With the cultivation of all varieties indoors, more clusters set than
the vines can carry. This means that a part of the clusters must be
removed, an operation that depends on the variety and one that
requires experience and judgment on the part of the gardener. Roughly
speaking, half the clusters are taken, leaving the other half as
evenly distributed on each side of the vine as possible. The time to
take these clusters is also a delicate matter, since some sorts are
shy in setting and the clusters must not be taken until the berries
are formed and it can be seen how large the crop will be. As a rule,
however, this thinning of clusters may be begun as soon as the form of
the cluster can be seen.

It is very necessary also, especially with all sorts bearing large
berries, that grapes be thinned in the cluster. The time to thin the
cluster varies with the variety. Sorts which set fruit freely can be
thinned sooner than those which are shy in setting. On the one hand,
the thinning must not be done too soon as it cannot be told until the
berries are of fair size which have set seed and which have not;
however, if thinning is neglected too long, the berries become
over-crowded and the task becomes difficult.
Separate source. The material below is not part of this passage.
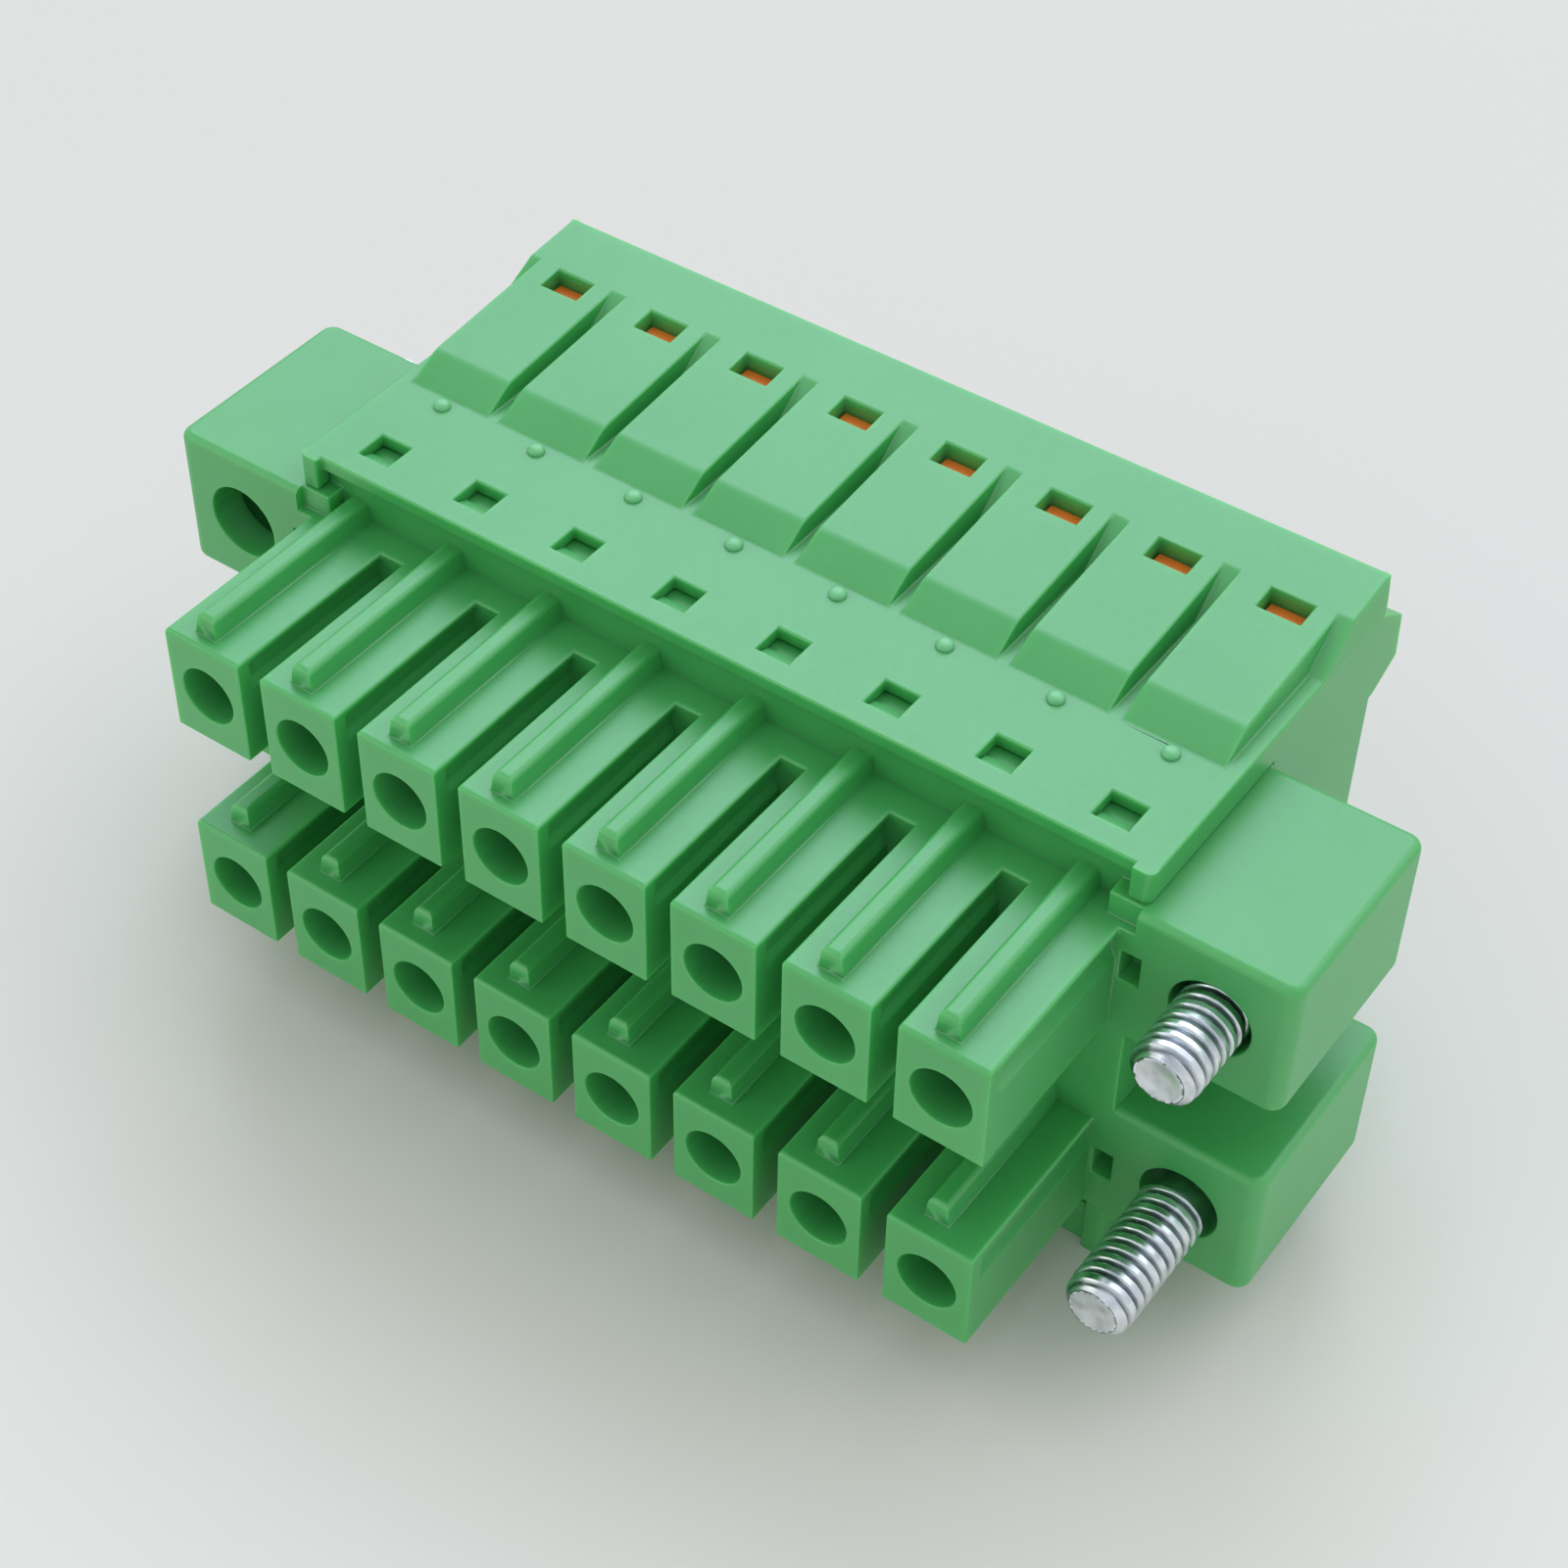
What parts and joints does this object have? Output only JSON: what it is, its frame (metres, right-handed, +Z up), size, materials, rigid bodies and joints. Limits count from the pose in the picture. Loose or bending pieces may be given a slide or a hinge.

The thinning is performed
with slender scissors, and the bunches must not be touched with the
hand, as touching impairs the bloom and disfigures the fruit. The
clusters are turned and steadied by a small piece of pencil-shaped
wood. Thinning is practiced not only to permit the berries to attain
their full size but also to permit the bunches to attain as great size
as possible. If too severely thinned, the clusters flatten out after
maturity. This is especially the case when too many berries are taken
from the center of the bunch. A large cluster of grapes is made up of
several small clusters, making it necessary to tie up the upper
clusters or shoulders of the bunch to permit the berries to swell
without being thinned too severely. Grapes intended for long keeping
require more thinning than those to be used at once after picking,
since, in keeping, the berries mold or damp-off in the center of the
bunch if it is too compact.

The vines in the grapery must be watered with considerable care. The
amount of water to be used depends on the composition of the borders
and the season of growth. If the border is loose and well-drained, the
supply of water must be large; if close and retentive, but a small
amount of moisture is required. Watering must not be done during the
period of blossoming, since dry air is necessary for proper
pollination. When the grapes begin to show color, the vines are
heavily watered, after which little if any water is applied. Some
gardeners mulch the vines with hay to retain the moisture in the house
and keep the atmosphere dry.

Ventilating the grapery is another important detail of the season's
work. Proper ventilation is difficult to secure in the early spring
months when the dryness of the sun on the one hand, and cold air on
the other, make it difficult to avoid draughts and regulate the
temperature. Another troublesome time is when the grapes begin to
color, as it is then necessary for the grapery to have air at night;
but when too much air enters, there is danger from mildew. Towards the
end of the season, all parts of the plant become harder in texture and
the grapery may then be more generously aired. After the fruit is cut,
the houses are ventilated in full so that the wood may ripen properly.